Играют двое – первый игрок называется «банкомётом», он «мечет банк» (запоминаем!). Второй игрок называется «понтёром», он «понтирует». У каждого – своя колода карт, обе колоды совершенно одинаковые. Понтёр выбирает («загадывает») одну карту из своей колоды, кладёт перед собой на стол (никому не показывая) и сверху кладёт денежную ставку («куш»). Затем банкомёт переворачивает свою колоду и сдвигает одну карту вправо – так, чтобы были видны две карты.
Теперь понтёр открывает свою карту. Если карта понтёра совпала с первой картой (она называется «лоб»), то выиграл банкомёт. Если карта понтёра совпала со второй картой (она называется «соник»), то выиграл понтёр. Масть при этом не важна – только номинал (семёрка, восьмерка и так далее). Если никто не выиграл, две карты колоды банкомёта сбрасываются («абцуг»), открываются следующие две... Пока у банкомёта не кончится колода. Всё.
Да, именно так. Игра примитивна, как три копейки. Совпала «карта направо» – проиграл. Совпала «карта налево» – выиграл. По современным меркам – игра скучнейшая. Но 200 лет назад штосс был настоящей «заразной бациллой», в эту тупейшую игру проигрывали целые состояния.
«Игра идёт в городе Петербурге и воинских казармах без зазора и страха. И это зло сие вреднее, нежели само грабительство» – так писал царь Александр I губернатору Санкт-Петербурга графу Голенищеву-Кутузову.
Штосс запрещали, за него штрафовали, даже ссылали в Сибирь – но всё было бесполезно. Дошло до того, что начальник управы благочиния (то есть тогдашней «полиции нравов», ответственной в том числе и за соблюдение запрета на азартные игры) был арестован за то, что проиграл до копейки все деньги, выделенные на детские приюты...

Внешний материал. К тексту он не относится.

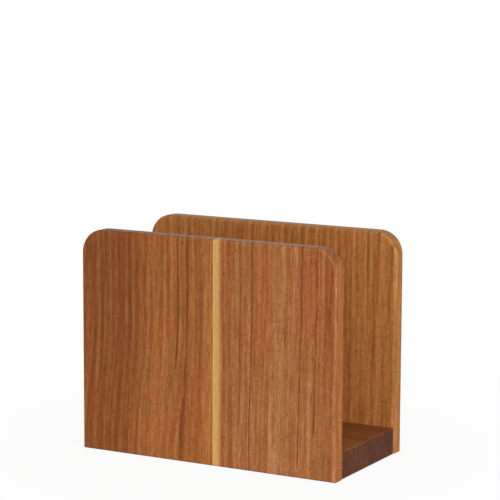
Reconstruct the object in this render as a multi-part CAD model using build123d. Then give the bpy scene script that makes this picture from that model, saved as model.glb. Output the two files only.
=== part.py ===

Вот об этом-то времени и написана «Пиковая дама»!
В чём «соль» сюжета «Пиковой дамы»? Старая графиня Анна Федотовна знает «тайну трёх карт», которую ей когда-то открыл граф Сен-Жермен. Эти карты подряд всегда выигрывают в штосс. Историю слышит главный герой – Германн. Германн пробирается в дом графини и, угрожая пистолетом, выпытывает у неё тайну трёх карт, однако старуха умирает от сердечного приступа. Через три ночи её призрак является Германну и раскрывает желанную тайну: «секретные» карты – это тройка, семёрка и туз (любой масти).